La memoria de los seres humanos es infiel. Olvidamos con regularidad. Tal vez por esto, los ciudadanos del mundo construyen museos, para preservar la memoria. Por eso, los comitecos odiaron a los encargados de transformar el patio y el traspatio de la Casa Museo del doctor Domínguez, porque ellos, en lugar de restaurar, remodelaron a su antojo, imprimieron su huella bruta en un lugar donde estaba impresa una huella colectiva e histórica. Los tipos inútiles dijeron que el patio central no correspondía a la época. ¡Por supuesto que no! El jardín lo adecuaron cuando fue inaugurada la casa (¿1985?) y fue cuidado por don Jaimito (el jardinero) durante buen tiempo, hasta que fue transformado. Es decir, querida mía, estamos hablando de casi treinta años, treinta años que se echaron a la basura.
Cuando entro a un museo entro porque ahí encuentro el tiempo detenido. Si en alguna vitrina hallo una fotografía de los años setenta, reconozco a las chicas que vi de adolescente y vuelvo a sentir una emoción indescriptible al verlas con minifalda. En Comitán hubo (¡que Dios las bendiga siempre!) chicas que usaban mini minifalda, con orgullo subían las escaleras del parque central y yo, desde una banca, con la emoción contenida, veía sus muslos y cuando pasaban frente a mí, yo, de reojo, veía su trasero, veía que la mini llegaba al límite donde sus nalgas dibujaban dos hermosas líneas cóncavas, casi casi como si fueran dos sonrisas en medio de sus culitos. Entro a los museos para hallar las huellas del pasado, porque, afuera, todo se ha modificado. Muchas fachadas de casas comitecas se perdieron. Un buen día llegó un arquitecto recién salido de la universidad y quiso implantar su huella y tiró fachadas antiguas (llenas de historia, comunitaria y personales) y levantó construcciones “novedosas”. El museo que era el pueblo se volvió un tachilgüil.

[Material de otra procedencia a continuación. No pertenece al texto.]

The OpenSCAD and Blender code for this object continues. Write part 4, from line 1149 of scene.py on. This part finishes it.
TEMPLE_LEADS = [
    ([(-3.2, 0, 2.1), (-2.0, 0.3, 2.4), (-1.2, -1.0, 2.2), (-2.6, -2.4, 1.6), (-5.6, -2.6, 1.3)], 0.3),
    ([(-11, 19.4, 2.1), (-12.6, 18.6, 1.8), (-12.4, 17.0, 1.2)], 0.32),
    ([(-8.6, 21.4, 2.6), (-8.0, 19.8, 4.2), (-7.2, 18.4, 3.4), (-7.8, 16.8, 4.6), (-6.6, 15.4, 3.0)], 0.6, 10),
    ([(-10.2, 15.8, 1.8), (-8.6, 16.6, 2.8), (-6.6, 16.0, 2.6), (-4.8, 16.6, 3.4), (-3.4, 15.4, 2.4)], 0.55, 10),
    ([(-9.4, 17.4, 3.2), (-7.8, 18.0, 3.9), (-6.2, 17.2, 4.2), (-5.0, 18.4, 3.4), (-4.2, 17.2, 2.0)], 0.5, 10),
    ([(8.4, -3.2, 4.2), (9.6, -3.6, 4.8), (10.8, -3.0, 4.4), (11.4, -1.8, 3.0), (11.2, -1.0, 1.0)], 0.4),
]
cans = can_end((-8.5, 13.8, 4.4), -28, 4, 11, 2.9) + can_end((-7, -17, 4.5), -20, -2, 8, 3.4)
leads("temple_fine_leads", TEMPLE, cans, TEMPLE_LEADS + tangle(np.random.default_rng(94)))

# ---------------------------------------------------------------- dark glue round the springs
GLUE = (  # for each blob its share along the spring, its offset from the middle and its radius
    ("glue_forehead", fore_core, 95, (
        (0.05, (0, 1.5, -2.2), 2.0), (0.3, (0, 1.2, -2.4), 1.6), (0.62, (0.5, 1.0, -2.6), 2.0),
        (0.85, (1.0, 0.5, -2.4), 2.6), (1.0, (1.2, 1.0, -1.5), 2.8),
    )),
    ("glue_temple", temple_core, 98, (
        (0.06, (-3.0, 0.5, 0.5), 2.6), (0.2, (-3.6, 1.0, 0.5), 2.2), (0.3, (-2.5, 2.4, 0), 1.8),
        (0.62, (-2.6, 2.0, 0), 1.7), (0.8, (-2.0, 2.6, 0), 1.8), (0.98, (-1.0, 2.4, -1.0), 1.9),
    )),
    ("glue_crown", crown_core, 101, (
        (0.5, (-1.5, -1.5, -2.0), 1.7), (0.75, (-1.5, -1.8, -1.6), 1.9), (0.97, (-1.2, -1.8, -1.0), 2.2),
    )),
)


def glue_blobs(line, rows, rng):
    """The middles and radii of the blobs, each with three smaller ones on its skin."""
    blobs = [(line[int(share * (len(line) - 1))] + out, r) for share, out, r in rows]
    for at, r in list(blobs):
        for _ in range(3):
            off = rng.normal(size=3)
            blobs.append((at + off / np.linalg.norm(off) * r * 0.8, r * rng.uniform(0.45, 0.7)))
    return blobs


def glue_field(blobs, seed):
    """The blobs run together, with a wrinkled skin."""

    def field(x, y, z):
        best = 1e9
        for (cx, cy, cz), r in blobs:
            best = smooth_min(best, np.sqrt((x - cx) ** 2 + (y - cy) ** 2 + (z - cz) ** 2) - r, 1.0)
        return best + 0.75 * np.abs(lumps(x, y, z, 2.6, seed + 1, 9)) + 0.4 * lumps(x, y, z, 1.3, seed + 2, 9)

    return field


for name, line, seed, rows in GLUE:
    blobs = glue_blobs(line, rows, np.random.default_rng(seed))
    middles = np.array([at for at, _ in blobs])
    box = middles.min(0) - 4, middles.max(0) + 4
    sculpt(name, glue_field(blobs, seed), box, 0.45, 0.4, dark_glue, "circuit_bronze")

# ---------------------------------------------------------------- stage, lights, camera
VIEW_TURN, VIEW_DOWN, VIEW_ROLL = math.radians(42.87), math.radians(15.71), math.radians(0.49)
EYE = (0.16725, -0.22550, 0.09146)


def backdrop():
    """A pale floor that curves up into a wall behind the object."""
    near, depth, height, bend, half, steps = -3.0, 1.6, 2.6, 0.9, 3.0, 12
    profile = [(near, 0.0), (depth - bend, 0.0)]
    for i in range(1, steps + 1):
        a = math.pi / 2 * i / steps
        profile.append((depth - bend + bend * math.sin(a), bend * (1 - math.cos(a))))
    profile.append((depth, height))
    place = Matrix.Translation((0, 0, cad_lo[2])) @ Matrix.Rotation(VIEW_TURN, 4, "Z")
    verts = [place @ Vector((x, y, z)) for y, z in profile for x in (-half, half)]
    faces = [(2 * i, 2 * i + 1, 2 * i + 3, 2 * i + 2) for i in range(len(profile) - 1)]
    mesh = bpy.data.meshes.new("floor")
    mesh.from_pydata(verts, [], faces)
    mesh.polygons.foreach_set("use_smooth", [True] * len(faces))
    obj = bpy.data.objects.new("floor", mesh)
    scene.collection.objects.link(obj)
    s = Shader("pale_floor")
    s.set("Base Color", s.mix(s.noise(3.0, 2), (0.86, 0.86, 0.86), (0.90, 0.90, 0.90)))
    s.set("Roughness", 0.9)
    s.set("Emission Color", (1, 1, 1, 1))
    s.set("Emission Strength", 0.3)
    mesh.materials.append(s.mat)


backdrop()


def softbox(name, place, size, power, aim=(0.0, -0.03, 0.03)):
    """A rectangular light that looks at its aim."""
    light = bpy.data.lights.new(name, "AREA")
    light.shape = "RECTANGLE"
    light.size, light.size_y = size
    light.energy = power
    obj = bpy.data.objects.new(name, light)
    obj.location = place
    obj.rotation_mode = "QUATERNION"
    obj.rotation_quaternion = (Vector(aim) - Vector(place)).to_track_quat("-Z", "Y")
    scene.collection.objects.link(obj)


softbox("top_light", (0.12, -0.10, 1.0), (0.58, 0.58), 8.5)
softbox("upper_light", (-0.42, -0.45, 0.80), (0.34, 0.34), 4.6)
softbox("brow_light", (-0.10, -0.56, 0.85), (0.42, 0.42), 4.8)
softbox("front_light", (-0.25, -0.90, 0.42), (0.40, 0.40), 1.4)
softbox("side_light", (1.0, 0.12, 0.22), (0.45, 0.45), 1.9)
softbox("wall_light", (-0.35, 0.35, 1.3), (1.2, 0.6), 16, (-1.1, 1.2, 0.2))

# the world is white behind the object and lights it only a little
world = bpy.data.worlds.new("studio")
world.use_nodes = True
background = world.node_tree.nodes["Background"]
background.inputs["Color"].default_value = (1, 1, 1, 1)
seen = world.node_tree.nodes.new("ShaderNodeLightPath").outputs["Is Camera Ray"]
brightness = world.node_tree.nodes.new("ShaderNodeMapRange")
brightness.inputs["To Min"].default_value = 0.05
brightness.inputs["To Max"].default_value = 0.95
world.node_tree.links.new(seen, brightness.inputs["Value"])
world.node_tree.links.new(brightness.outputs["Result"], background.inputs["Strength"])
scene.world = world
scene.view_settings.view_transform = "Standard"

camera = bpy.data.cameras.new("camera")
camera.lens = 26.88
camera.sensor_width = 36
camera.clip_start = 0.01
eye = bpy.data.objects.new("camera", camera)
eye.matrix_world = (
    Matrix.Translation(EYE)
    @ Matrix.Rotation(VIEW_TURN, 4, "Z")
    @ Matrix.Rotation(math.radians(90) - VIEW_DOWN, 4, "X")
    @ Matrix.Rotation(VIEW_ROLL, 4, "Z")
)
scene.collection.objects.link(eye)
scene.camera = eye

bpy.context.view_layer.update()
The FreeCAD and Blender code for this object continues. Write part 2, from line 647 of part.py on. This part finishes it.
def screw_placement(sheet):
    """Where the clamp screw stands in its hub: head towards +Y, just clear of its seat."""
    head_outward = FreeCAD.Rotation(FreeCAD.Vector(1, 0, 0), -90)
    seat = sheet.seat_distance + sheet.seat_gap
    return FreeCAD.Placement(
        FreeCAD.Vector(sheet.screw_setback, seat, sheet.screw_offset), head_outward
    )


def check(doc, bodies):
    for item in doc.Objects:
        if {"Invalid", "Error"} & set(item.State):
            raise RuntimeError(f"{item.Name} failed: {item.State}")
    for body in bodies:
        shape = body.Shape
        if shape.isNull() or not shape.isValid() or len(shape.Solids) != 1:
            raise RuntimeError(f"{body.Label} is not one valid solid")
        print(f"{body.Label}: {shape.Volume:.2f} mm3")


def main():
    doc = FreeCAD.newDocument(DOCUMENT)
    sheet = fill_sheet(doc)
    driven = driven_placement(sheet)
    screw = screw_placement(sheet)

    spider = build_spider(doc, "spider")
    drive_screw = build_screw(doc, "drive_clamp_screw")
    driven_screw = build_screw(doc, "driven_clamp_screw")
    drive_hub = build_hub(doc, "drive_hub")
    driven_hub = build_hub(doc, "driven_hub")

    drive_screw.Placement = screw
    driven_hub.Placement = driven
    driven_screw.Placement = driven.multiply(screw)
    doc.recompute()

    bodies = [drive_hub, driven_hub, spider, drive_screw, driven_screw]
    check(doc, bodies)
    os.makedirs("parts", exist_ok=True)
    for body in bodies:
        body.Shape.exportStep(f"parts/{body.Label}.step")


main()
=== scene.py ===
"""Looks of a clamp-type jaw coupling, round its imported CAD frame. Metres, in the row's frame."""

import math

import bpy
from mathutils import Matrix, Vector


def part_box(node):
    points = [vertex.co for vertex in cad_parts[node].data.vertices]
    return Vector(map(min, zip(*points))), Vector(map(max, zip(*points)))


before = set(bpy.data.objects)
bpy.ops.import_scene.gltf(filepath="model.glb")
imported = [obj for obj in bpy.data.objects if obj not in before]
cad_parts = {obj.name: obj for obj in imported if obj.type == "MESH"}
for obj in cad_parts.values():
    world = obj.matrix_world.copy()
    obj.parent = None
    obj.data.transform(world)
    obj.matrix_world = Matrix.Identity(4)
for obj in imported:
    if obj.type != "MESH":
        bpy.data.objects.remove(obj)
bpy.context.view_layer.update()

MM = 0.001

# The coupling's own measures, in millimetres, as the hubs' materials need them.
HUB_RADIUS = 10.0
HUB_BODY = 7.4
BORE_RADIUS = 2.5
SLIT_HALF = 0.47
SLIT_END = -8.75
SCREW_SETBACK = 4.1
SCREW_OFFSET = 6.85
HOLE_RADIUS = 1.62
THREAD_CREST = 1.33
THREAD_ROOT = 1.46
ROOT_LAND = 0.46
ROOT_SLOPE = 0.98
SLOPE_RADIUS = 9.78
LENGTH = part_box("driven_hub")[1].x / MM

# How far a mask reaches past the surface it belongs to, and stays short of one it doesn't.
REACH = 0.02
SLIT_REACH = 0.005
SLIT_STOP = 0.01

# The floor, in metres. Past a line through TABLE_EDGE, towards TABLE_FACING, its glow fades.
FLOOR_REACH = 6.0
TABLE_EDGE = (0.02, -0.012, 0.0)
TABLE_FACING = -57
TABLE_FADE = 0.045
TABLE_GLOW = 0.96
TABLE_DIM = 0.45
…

Por supuesto que El Quijote existió, ¡existe! En Guanajuato, México, existe un museo dedicado a él. Rocío me contó que se sorprendió al visitar las tres primeras salas, porque halló “anécdotas” del personaje. ¿Podés creerlo? Ahí se cuentan algunas de las aventuras que vivió el personaje, en forma real. ¿Por qué en Guanajuato? Ah, porque ahí, cada año, se celebra el Festival Cervantino, que es un señor festival que, durante el tiempo que dura, reúne una serie de actos culturales de gran relevancia de todo el mundo. ¡El Quijote sigue existiendo! Tan es así que tiene museos.
Pamuk, que es un escritor premiado con el Nobel de Literatura, hizo un prodigio: construyó un museo dedicado a los personajes por él creados. Ahora, todos los lectores que llegan a Estambul (lugar donde se desarrolla la novela) entran al museo y encuentran objetos que “usó” Füsun.
Estoy casi seguro que no existe una foto de Füsun. Creo que eso sí sería un error, porque cada lector tiene a “su” Füsun en la mente. Cada lector, con su imaginación, le otorga rasgos físicos.
Con El Quijote resulta lo contrario. Los grabados que hizo Doré son tan bellos y tan significativos que la imagen que él hizo de El Quijote para la edición ilustrada ha vencido el tiempo y ahora todo mundo reconoce la imagen de él como si don Alonso hubiese posado para el gran artista.

Posdata: ¿Cuántos personajes sueñan con tener un museo? ¡Muchos! Tengo amigos escritores que serían medianamente felices por tener un museo con su nombre, y digo medianamente, porque su ego no tiene llenadero, después desearían más. Pamuk no aspiró a tener un museo con su nombre, hizo un acto generoso: creó un museo para sus personajes y con ello inmortalizó a Füsun y al hacerlo también se inmortalizó él.
A veces alguien se me acerca, niña mía, y me pregunta: ¿Quién es Mariana? ¿Qué puedo decirle? Mariana sos vos, mi niña adorada. Un día, un muchacho se acercó y me preguntó: “¿Existe Mariana?”. ¿Qué decirle? ¡Nada, nada dije!, pero pensé: “Ah, bobito, si no existiera no la nombraras”.
¿Ya la leíste? “El museo de la inocencia”, de Pamuk, es ¡una gran novela!